A general diagram of a CELP encoder 100 is shown in FIG. 1 A. A CELP encoder uses a model of the human vocal tract in order to reproduce a speech input signal. The parameters for the model are actually extracted from the speech signal being reproduced, and it is these parameters that are sent to a decoder 112, which is illustrated in FIG. 1A. Decoder 112 uses the parameters in order to reproduce the speech signal. Referring to FIG. 1A, synthesis filter 104 is a linear predictive filter and serves as the vocal tract model for CELP encoder 100. Synthesis filter 104 takes an input excitation signal μ(n) and synthesizes a speech signal s(n) by modeling the correlations introduced into speech by the vocal tract and applying them to the excitation signal μ(n).
In CELP encoder 100 speech is broken up into frames, usually 20 ms each, and parameters for synthesis filter 104 are determined for each frame. Once the parameters are determined, an excitation signal μ(n) is chosen for that frame. The excitation signal is then synthesized, producing a synthesized speech signal s′(n). The synthesized frame s′(n) is then compared to the actual speech input frame s(n) and a difference or error signal e(n) is generated by subtractor 106. The subtraction function is typically accomplished via an adder or similar functional component as those skilled in the art will be aware. Actually, excitation signal μ(n) is generated from a predetermined set of possible signals by excitation generator 102. In CELP encoder 100, all possible signals in the predetermined set are tried in order to find the one that produces the smallest error signal e(n). Once this particular excitation signal μ(n) is found, the signal and the corresponding filter parameters are sent to decoder 112 (FIG. 1B), which reproduces the synthesized speech signal s′(n). Signal s′(n) is reproduced in decoder 112 by using an excitation signal μ(n), as generated by decoder excitation generator 114, and synthesizing it using decoder synthesis filter 116.

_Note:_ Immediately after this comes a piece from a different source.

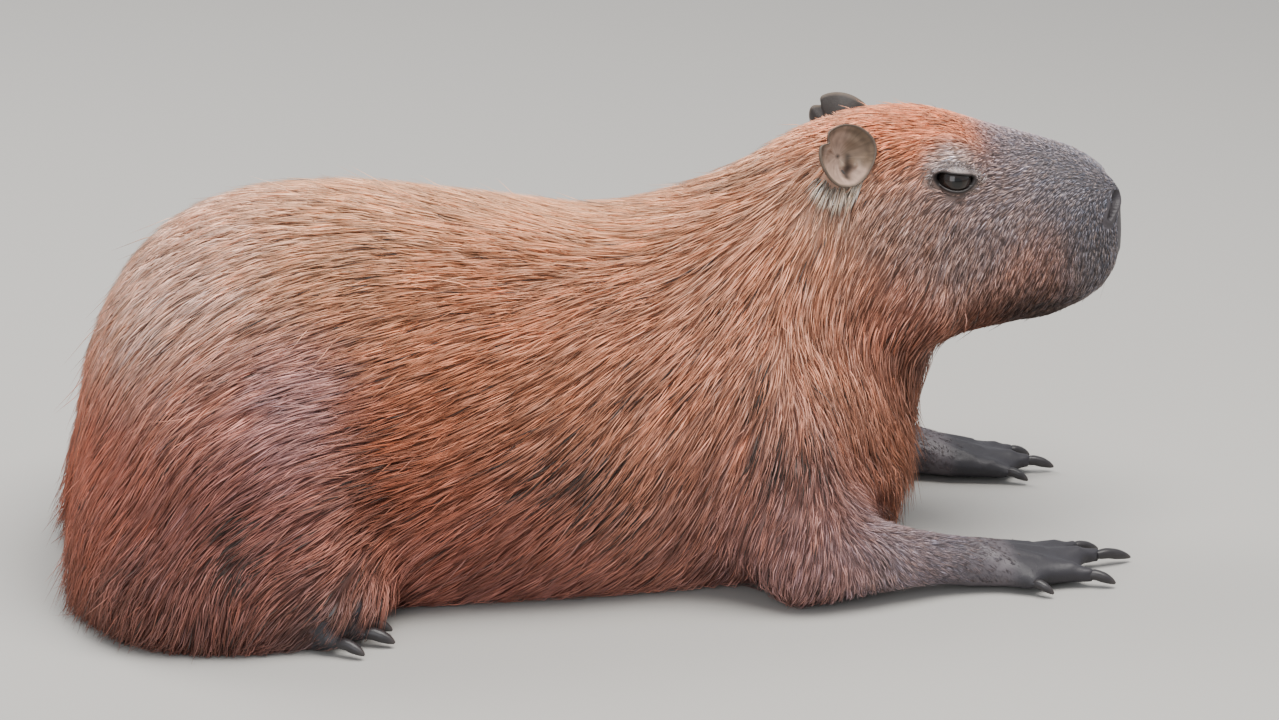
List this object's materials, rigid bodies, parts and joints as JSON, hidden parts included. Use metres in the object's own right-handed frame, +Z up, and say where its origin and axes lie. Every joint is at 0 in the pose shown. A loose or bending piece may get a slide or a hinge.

By choosing the excitation signal that produces the smallest error signal e(n), a very good approximation of speech inputs(n) can be reproduced in decoder 112. The spectrum of error signal e(n), however, will be very flat, as illustrated by curve 204 in FIG. 2. The flatness can create problems in that the signal-to-noise ratio (SNR), with regard to synthesized speech signal s′(n) (curve 202), may become too small for effective reproduction of speech signal s(n). This problem is especially prevalent in the higher frequencies where, as illustrated in FIG. 2, there is typically less energy in the spectrum of s′(n). In order to combat this problem, CELP encoder 100 includes a feedback path that incorporates error weighting filter 108. The function of error weighting filter 108 is to shape the spectrum of error signal e(n) so that the noise spectrum is concentrated in areas of high voice content. In effect, the shape of the noise spectrum associated with the weighted error signal ew(n) tracks the spectrum of the synthesized speech signal s′(n), as illustrated in FIG. 2 by curve 206. In this manner, the SNR is improved and the quality of the reproduced speech is increased.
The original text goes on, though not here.